<<This seems to be basically a red herring/scare tactic offered by privatization advocates to shore up the notion that privatization is the only possible solution (thus deflecting attention from its practical disadvantages).>>>
It is the only possible solution without increasing the tax burden on younger workers and/or slashing benefits.
<<<Actually, discussions of Social Security have taken into account the demographic changes you speak of for at least the past couple decades.>>>
Oh yeah? Then how is it we have an unfunded liability of 731 trillion dollars which we already KNOW we can’t pay? That doesn’t even count future workers. You’d think if we’ve already taken it into account over the past couple of decades we wouldn’t be looking insolvency squarely in the face.
<<<Even when the working population temporarily contracts relative to the non-working population, as will happen with the retirement of the baby-boomers,>>
I’ve seen no evidence that the baby bust is a temorary phenomenon. Every graph I’ve seen has the number of workers per retiree continuing to contract through 2075 or so (beyond which time we have no clue what will happen, as those retiring beyond that time have not yet been born.)
Sure, the rate of contraction begins to slows somewhat after, say, 2060. Cold comfort. The system will have already very likely imploded
<<<It’s true that a likely shortfall in expected benefits is predicted after about 2032 if there are no changes made in the existing system, but the unchanged system would still be able to provide about three-quarters of the expected benefits.>>>
Cool. So we already know off the bat that this program will lose 25% by that time. Given that fact, NOT transitioning it to a fully funded model it strikes me as a pretty stupid idea.
Folks, stocks are risky, sure. But they ain’t gonna lose 25% over the next 31 years.
<< And a partial privatization plan would not substantially reduce that shortfall, even if the rosiest projections for its performance were realized. >>
Nah, that’s clearly false.
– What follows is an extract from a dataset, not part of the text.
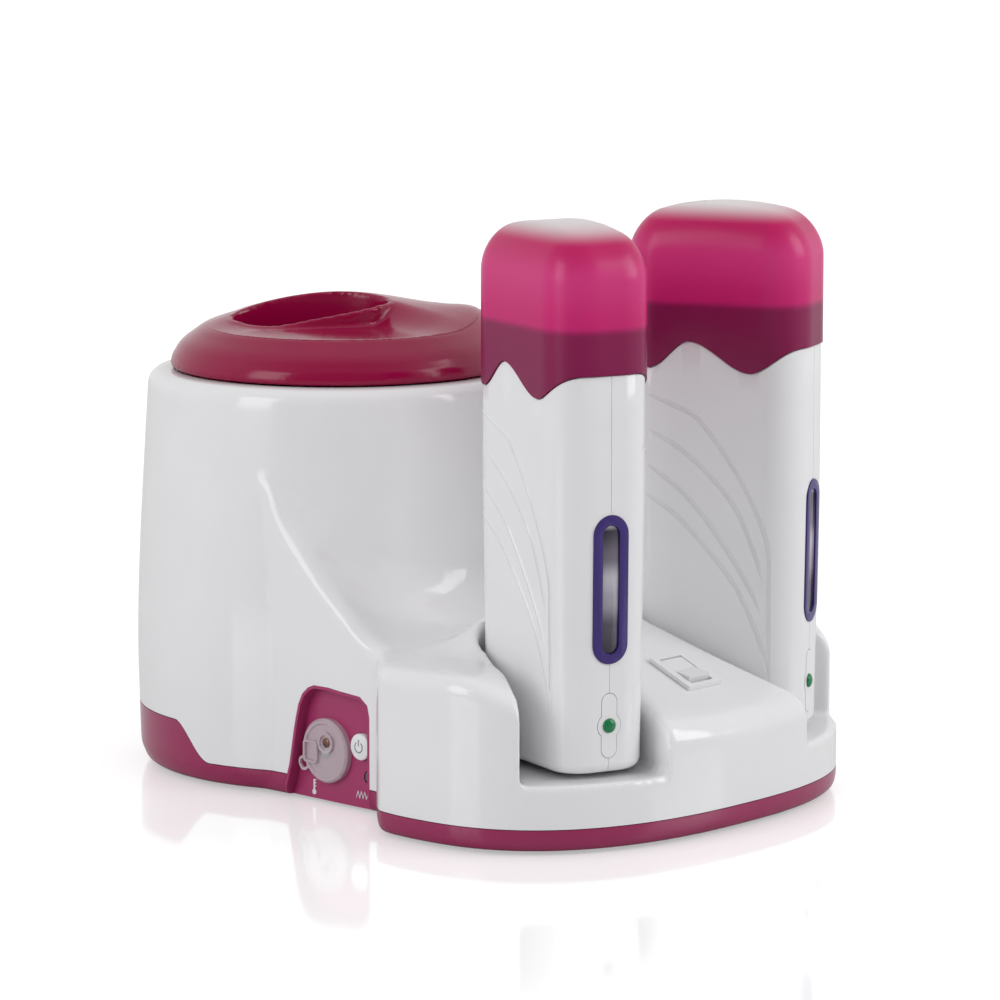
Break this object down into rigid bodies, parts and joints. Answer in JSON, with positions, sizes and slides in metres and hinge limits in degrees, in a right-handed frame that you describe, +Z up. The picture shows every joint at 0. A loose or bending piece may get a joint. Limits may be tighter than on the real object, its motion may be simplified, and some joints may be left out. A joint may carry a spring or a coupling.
{
  "type": "roll on wax heater",
  "caption": "Table-top wax warmer: round lidded pot heater with a front dock that stands capped roll on handsets upright, with a dial, push button and rocker.",
  "frame": {"origin": "on the table, at the middle of the footprint", "axes": "+Z up, -Y towards the dock front where the handset windows face, +X to the right seen from the dock"},
  "size_m": [0.21, 0.2927, 0.233],
  "materials": {
    "white_abs": "gloss moulded",
    "magenta_abs": "gloss moulded",
    "red_clear": "translucent gloss",
    "pink_clear": "translucent satin",
    "purple_abs": "gloss moulded",
    "clear_pc": "clear",
    "green_lens": "gloss",
    "icon_ink": "print",
    "steel": "bright",
    "alloy": "spun",
    "rubber": "matt",
    "silicone": "matt",
    "black_nylon": "matt",
    "ivory_nylon": "matt",
    "board": "satin",
    "ceramic": "matt"
  },
  "bodies": {
    "base": {"top_shell": "white_abs", "base_tub": "magenta_abs", "control_panel": "magenta_abs", "panel_icons": "icon_ink", "panel_board": "board", "rubber_feet": "rubber", "case_screws": "steel", "well_seal": "silicone", "heating_well": "alloy", "band_heater": "ceramic", "thermal_cutout": "black_nylon", "thermostat_body": "steel", "button_switch": "black_nylon", "indicator_lamp": "clear_pc", "power_inlet": "black_nylon", "terminal_block": "ivory_nylon", "wiring": "black_nylon", "control_board": "board", "board_parts": "black_nylon", "rocker_bezel": "white_abs", "rocker_housing": "black_nylon", "dock_socket_left": "black_nylon", "dock_socket_right": "black_nylon"},
    "dial": {"thermostat_dial": "clear_pc", "thermostat_shaft": "steel"},
    "button": {"power_button": "white_abs"},
    "rocker": {"rocker_key": "white_abs"},
    "wax_pot": {"wax_pot": "alloy"},
    "lid": {"lid": "red_clear"},
    "left_handset": {"left_shell_outer": "white_abs", "left_shell_inner": "white_abs", "left_window_frame": "purple_abs", "left_window_lens": "clear_pc", "left_led_plate": "white_abs", "left_led_lens": "green_lens", "left_heater_chamber": "alloy", "left_heater_plate": "ceramic", "left_plug": "black_nylon", "left_screws": "steel"},
    "left_cap": {"left_cap": "pink_clear"},
    "right_handset": {"right_shell_outer": "white_abs", "right_shell_inner": "white_abs", "right_window_frame": "purple_abs", "right_window_lens": "clear_pc", "right_led_plate": "white_abs", "right_led_lens": "green_lens", "right_heater_chamber": "alloy", "right_heater_plate": "ceramic", "right_plug": "black_nylon", "right_screws": "steel"},
    "right_cap": {"right_cap": "pink_clear"}
  },
  "joints": [
    {"name": "dial_turn", "type": "hinge", "parent": "base", "child": "dial", "pos_m": [-0.07224, 0.0034, 0.0212], "axis": [-0.9976, 0.0698, 0], "range_deg": [-236, 0]},
    {"name": "button_press", "type": "slide", "parent": "base", "child": "button", "axis": [0.9976, -0.0698, 0], "range_m": [0, 0.0012], "stiffness_N_per_m": 400, "springref_m": -0.001},
    {"name": "rocker_tilt", "type": "hinge", "parent": "base", "child": "rocker", "pos_m": [0, -0.11478, 0.05402], "axis": [1, 0, 0], "range_deg": [0, 14]},
    {"name": "pot_lift", "type": "slide", "parent": "base", "child": "wax_pot", "axis": [0, 0, 1], "range_m": [0, 0.12]},
    {"name": "lid_lift", "type": "slide", "parent": "wax_pot", "child": "lid", "axis": [0, 0, 1], "range_m": [0, 0.08]},
    {"name": "left_handset_lift", "type": "slide", "parent": "base", "child": "left_handset", "axis": [0, 0, 1], "range_m": [0, 0.08]},
    {"name": "left_cap_lift", "type": "slide", "parent": "left_handset", "child": "left_cap", "axis": [0, 0, 1], "range_m": [0, 0.06]},
    {"name": "right_handset_lift", "type": "slide", "parent": "base", "child": "right_handset", "axis": [0, 0, 1], "range_m": [0, 0.08]},
    {"name": "right_cap_lift", "type": "slide", "parent": "right_handset", "child": "right_cap", "axis": [0, 0, 1], "range_m": [0, 0.06]}
  ]
}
Currently, Social Security replaces, on average, 42% of income at retirement. If “the rosiest” scenario comes to pass, meaning 2% of workers’ wages are invested at an average 10% rate of return for the next 32 years, the replacement level is two-three TIMES that percentage.
Well, that’s quite a lot of maneuvering room.
<<< . Because they don’t just “risk” such additional financial burdens, they actually demand them in order to cover conversion costs from a totally pay-as-you-go system to a partial pay-for-yourself system. >>>
Well, not transisioning to a funded model is the surest road to an additional financial burden. You said so yourself–we already KNOW we’re going to have a 25% shortfall by 2032.
At MOST, the Bush plan will require replacement of 2% of payroll, or 14% of payroll taxes, since that’s the maximum you could contribute to the private portion of the plan. Which is a bigger burden? 14% or 25%?
Except it won’t even be 14%, since not everyone would elect to invest in the private option.
<<<you may well be seeing some tax increases and/or benefit cuts twenty-five to thirty-five years down the road (though as noted in the sources I linked to, there are alternative strategies such as lifting the income cap or means-testing benefits).>>>
In other words, slashing benefits. Call a spade a spade.
<<< Privatize, and you will be seeing substantial tax increases and/or benefit cuts now.>>
Not sure that’s true. If it is, cool. We’re running a surplus. Now’s precisely the time to do it.